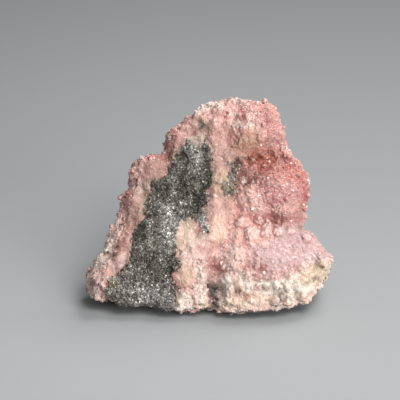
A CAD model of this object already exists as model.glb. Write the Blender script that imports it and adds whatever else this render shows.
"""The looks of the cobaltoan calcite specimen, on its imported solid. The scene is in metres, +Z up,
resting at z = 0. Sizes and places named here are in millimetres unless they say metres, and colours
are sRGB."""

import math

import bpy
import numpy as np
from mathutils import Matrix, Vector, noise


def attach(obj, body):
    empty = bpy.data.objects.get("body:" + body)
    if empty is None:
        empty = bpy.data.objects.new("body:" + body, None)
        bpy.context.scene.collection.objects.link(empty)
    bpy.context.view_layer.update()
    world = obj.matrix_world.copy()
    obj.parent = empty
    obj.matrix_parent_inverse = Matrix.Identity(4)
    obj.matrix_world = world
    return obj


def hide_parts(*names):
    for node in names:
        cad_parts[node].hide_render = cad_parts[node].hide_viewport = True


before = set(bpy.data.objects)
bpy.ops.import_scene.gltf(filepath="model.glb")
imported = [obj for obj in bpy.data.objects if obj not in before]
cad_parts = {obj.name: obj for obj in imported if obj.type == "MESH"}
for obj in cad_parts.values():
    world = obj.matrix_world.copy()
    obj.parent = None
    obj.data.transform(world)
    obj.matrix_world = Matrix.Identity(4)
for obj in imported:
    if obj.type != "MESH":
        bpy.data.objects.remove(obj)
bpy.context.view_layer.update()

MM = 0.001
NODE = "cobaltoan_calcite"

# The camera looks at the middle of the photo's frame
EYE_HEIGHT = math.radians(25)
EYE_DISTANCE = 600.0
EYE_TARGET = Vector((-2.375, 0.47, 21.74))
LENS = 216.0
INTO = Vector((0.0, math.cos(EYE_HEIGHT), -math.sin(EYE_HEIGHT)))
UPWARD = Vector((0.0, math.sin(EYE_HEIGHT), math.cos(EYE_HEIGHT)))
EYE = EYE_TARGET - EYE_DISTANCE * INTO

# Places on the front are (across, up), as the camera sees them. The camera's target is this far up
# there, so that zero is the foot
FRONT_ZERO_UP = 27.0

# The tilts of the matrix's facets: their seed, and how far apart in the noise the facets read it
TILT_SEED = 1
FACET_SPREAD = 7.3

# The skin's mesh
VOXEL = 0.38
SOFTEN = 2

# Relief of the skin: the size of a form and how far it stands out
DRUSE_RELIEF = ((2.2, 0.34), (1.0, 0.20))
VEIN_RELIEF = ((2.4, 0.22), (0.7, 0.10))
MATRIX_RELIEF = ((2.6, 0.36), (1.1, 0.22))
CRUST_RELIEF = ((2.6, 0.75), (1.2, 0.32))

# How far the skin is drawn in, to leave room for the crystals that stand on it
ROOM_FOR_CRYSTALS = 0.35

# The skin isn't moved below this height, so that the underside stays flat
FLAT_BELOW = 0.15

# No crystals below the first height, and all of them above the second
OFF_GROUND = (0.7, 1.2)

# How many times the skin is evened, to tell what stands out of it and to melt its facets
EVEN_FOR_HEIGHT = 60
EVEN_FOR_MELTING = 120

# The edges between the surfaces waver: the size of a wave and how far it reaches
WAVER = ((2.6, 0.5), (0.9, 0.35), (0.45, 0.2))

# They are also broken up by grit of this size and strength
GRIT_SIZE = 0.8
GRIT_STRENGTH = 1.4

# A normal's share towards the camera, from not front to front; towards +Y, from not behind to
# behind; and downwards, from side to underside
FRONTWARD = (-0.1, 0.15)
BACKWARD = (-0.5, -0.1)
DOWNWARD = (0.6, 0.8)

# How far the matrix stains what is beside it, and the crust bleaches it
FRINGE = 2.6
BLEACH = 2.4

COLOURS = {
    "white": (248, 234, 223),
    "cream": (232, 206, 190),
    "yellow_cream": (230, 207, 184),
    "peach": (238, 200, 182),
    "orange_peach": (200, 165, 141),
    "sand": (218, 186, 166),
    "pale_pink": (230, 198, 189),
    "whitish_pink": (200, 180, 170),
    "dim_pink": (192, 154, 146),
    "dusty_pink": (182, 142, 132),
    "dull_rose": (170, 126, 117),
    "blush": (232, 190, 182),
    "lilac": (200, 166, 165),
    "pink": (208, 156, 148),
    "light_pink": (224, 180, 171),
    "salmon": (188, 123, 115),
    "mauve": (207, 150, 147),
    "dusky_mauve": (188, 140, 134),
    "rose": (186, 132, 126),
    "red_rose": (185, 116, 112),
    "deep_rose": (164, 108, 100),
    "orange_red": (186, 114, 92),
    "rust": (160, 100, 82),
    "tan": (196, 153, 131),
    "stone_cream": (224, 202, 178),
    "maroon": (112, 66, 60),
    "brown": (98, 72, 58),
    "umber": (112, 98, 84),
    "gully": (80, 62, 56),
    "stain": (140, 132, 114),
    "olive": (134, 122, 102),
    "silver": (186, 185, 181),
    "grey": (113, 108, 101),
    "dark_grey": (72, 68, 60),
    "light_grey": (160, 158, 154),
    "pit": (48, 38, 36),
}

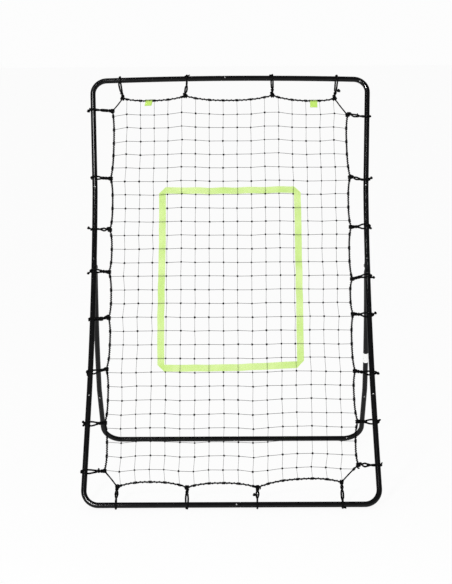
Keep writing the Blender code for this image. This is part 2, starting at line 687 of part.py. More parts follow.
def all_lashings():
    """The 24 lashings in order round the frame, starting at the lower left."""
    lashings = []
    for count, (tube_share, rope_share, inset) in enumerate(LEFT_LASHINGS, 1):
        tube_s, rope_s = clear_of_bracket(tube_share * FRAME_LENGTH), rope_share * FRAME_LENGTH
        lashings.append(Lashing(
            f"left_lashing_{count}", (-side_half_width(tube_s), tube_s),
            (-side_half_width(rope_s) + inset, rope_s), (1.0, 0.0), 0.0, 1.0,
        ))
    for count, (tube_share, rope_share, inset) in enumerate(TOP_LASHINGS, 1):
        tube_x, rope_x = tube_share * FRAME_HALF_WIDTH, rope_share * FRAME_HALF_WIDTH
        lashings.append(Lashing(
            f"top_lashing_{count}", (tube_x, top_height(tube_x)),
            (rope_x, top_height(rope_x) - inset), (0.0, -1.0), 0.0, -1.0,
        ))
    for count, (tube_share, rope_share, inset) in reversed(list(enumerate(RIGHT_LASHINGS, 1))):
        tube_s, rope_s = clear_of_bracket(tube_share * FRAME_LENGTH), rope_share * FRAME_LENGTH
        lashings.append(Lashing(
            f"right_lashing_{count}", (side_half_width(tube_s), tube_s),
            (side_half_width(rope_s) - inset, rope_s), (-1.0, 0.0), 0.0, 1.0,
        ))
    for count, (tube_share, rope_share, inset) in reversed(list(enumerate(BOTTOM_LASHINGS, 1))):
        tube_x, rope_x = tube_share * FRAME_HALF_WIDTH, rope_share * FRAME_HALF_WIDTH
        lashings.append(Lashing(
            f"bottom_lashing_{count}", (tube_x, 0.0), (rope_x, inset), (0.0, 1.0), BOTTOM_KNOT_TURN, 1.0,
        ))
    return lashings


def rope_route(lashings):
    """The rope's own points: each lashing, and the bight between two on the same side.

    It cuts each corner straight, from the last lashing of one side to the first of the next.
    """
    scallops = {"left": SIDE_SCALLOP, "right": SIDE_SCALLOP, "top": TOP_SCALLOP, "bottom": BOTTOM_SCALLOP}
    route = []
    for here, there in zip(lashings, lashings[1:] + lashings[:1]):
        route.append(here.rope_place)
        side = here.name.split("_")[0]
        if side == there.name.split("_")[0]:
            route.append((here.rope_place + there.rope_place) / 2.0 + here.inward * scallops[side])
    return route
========
* WHAT TO WORK ON: Reproduce the full listing exactly.

* ANSWER BELOW:
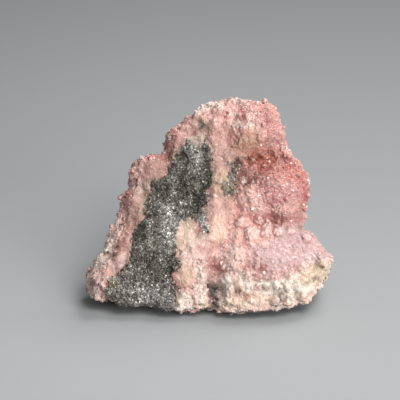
A CAD model of this object already exists as model.glb. Write the Blender script that imports it and adds whatever else this render shows.
"""The looks of the cobaltoan calcite specimen, on its imported solid. The scene is in metres, +Z up,
resting at z = 0. Sizes and places named here are in millimetres unless they say metres, and colours
are sRGB."""

import math

import bpy
import numpy as np
from mathutils import Matrix, Vector, noise


def attach(obj, body):
    empty = bpy.data.objects.get("body:" + body)
    if empty is None:
        empty = bpy.data.objects.new("body:" + body, None)
        bpy.context.scene.collection.objects.link(empty)
    bpy.context.view_layer.update()
    world = obj.matrix_world.copy()
    obj.parent = empty
    obj.matrix_parent_inverse = Matrix.Identity(4)
    obj.matrix_world = world
    return obj


def hide_parts(*names):
    for node in names:
        cad_parts[node].hide_render = cad_parts[node].hide_viewport = True


before = set(bpy.data.objects)
bpy.ops.import_scene.gltf(filepath="model.glb")
imported = [obj for obj in bpy.data.objects if obj not in before]
cad_parts = {obj.name: obj for obj in imported if obj.type == "MESH"}
for obj in cad_parts.values():
    world = obj.matrix_world.copy()
    obj.parent = None
    obj.data.transform(world)
    obj.matrix_world = Matrix.Identity(4)
for obj in imported:
    if obj.type != "MESH":
        bpy.data.objects.remove(obj)
bpy.context.view_layer.update()

MM = 0.001
NODE = "cobaltoan_calcite"

# The camera looks at the middle of the photo's frame
EYE_HEIGHT = math.radians(25)
EYE_DISTANCE = 600.0
EYE_TARGET = Vector((-2.375, 0.47, 21.74))
LENS = 216.0
INTO = Vector((0.0, math.cos(EYE_HEIGHT), -math.sin(EYE_HEIGHT)))
UPWARD = Vector((0.0, math.sin(EYE_HEIGHT), math.cos(EYE_HEIGHT)))
EYE = EYE_TARGET - EYE_DISTANCE * INTO

# Places on the front are (across, up), as the camera sees them. The camera's target is this far up
# there, so that zero is the foot
FRONT_ZERO_UP = 27.0

# The tilts of the matrix's facets: their seed, and how far apart in the noise the facets read it
TILT_SEED = 1
FACET_SPREAD = 7.3

# The skin's mesh
VOXEL = 0.38
SOFTEN = 2

# Relief of the skin: the size of a form and how far it stands out
DRUSE_RELIEF = ((2.2, 0.34), (1.0, 0.20))
VEIN_RELIEF = ((2.4, 0.22), (0.7, 0.10))
MATRIX_RELIEF = ((2.6, 0.36), (1.1, 0.22))
CRUST_RELIEF = ((2.6, 0.75), (1.2, 0.32))

# How far the skin is drawn in, to leave room for the crystals that stand on it
ROOM_FOR_CRYSTALS = 0.35

# The skin isn't moved below this height, so that the underside stays flat
FLAT_BELOW = 0.15

# No crystals below the first height, and all of them above the second
OFF_GROUND = (0.7, 1.2)

# How many times the skin is evened, to tell what stands out of it and to melt its facets
EVEN_FOR_HEIGHT = 60
EVEN_FOR_MELTING = 120

# The edges between the surfaces waver: the size of a wave and how far it reaches
WAVER = ((2.6, 0.5), (0.9, 0.35), (0.45, 0.2))

# They are also broken up by grit of this size and strength
GRIT_SIZE = 0.8
GRIT_STRENGTH = 1.4

# A normal's share towards the camera, from not front to front; towards +Y, from not behind to
# behind; and downwards, from side to underside
FRONTWARD = (-0.1, 0.15)
BACKWARD = (-0.5, -0.1)
DOWNWARD = (0.6, 0.8)

# How far the matrix stains what is beside it, and the crust bleaches it
FRINGE = 2.6
BLEACH = 2.4

COLOURS = {
    "white": (248, 234, 223),
    "cream": (232, 206, 190),
    "yellow_cream": (230, 207, 184),
    "peach": (238, 200, 182),
    "orange_peach": (200, 165, 141),
    "sand": (218, 186, 166),
    "pale_pink": (230, 198, 189),
    "whitish_pink": (200, 180, 170),
    "dim_pink": (192, 154, 146),
    "dusty_pink": (182, 142, 132),
    "dull_rose": (170, 126, 117),
    "blush": (232, 190, 182),
    "lilac": (200, 166, 165),
    "pink": (208, 156, 148),
    "light_pink": (224, 180, 171),
    "salmon": (188, 123, 115),
    "mauve": (207, 150, 147),
    "dusky_mauve": (188, 140, 134),
    "rose": (186, 132, 126),
    "red_rose": (185, 116, 112),
    "deep_rose": (164, 108, 100),
    "orange_red": (186, 114, 92),
    "rust": (160, 100, 82),
    "tan": (196, 153, 131),
    "stone_cream": (224, 202, 178),
    "maroon": (112, 66, 60),
    "brown": (98, 72, 58),
    "umber": (112, 98, 84),
    "gully": (80, 62, 56),
    "stain": (140, 132, 114),
    "olive": (134, 122, 102),
    "silver": (186, 185, 181),
    "grey": (113, 108, 101),
    "dark_grey": (72, 68, 60),
    "light_grey": (160, 158, 154),
    "pit": (48, 38, 36),
}

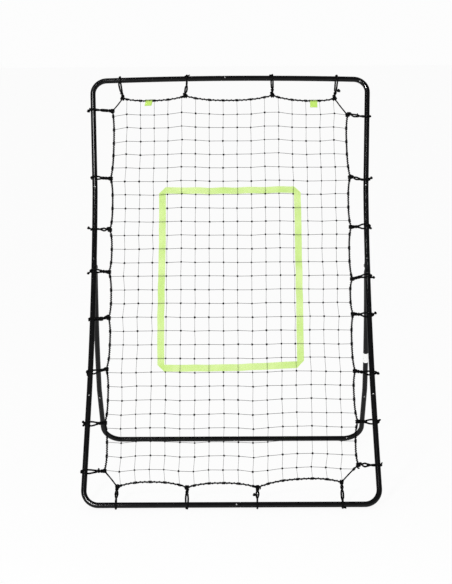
Keep writing the Blender code for this image. This is part 2, starting at line 687 of part.py. More parts follow.
def all_lashings():
    """The 24 lashings in order round the frame, starting at the lower left."""
    lashings = []
    for count, (tube_share, rope_share, inset) in enumerate(LEFT_LASHINGS, 1):
        tube_s, rope_s = clear_of_bracket(tube_share * FRAME_LENGTH), rope_share * FRAME_LENGTH
        lashings.append(Lashing(
            f"left_lashing_{count}", (-side_half_width(tube_s), tube_s),
            (-side_half_width(rope_s) + inset, rope_s), (1.0, 0.0), 0.0, 1.0,
        ))
    for count, (tube_share, rope_share, inset) in enumerate(TOP_LASHINGS, 1):
        tube_x, rope_x = tube_share * FRAME_HALF_WIDTH, rope_share * FRAME_HALF_WIDTH
        lashings.append(Lashing(
            f"top_lashing_{count}", (tube_x, top_height(tube_x)),
            (rope_x, top_height(rope_x) - inset), (0.0, -1.0), 0.0, -1.0,
        ))
    for count, (tube_share, rope_share, inset) in reversed(list(enumerate(RIGHT_LASHINGS, 1))):
        tube_s, rope_s = clear_of_bracket(tube_share * FRAME_LENGTH), rope_share * FRAME_LENGTH
        lashings.append(Lashing(
            f"right_lashing_{count}", (side_half_width(tube_s), tube_s),
            (side_half_width(rope_s) - inset, rope_s), (-1.0, 0.0), 0.0, 1.0,
        ))
    for count, (tube_share, rope_share, inset) in reversed(list(enumerate(BOTTOM_LASHINGS, 1))):
        tube_x, rope_x = tube_share * FRAME_HALF_WIDTH, rope_share * FRAME_HALF_WIDTH
        lashings.append(Lashing(
            f"bottom_lashing_{count}", (tube_x, 0.0), (rope_x, inset), (0.0, 1.0), BOTTOM_KNOT_TURN, 1.0,
        ))
    return lashings


def rope_route(lashings):
    """The rope's own points: each lashing, and the bight between two on the same side.

    It cuts each corner straight, from the last lashing of one side to the first of the next.
    """
    scallops = {"left": SIDE_SCALLOP, "right": SIDE_SCALLOP, "top": TOP_SCALLOP, "bottom": BOTTOM_SCALLOP}
    route = []
    for here, there in zip(lashings, lashings[1:] + lashings[:1]):
        route.append(here.rope_place)
        side = here.name.split("_")[0]
        if side == there.name.split("_")[0]:
            route.append((here.rope_place + there.rope_place) / 2.0 + here.inward * scallops[side])
    return route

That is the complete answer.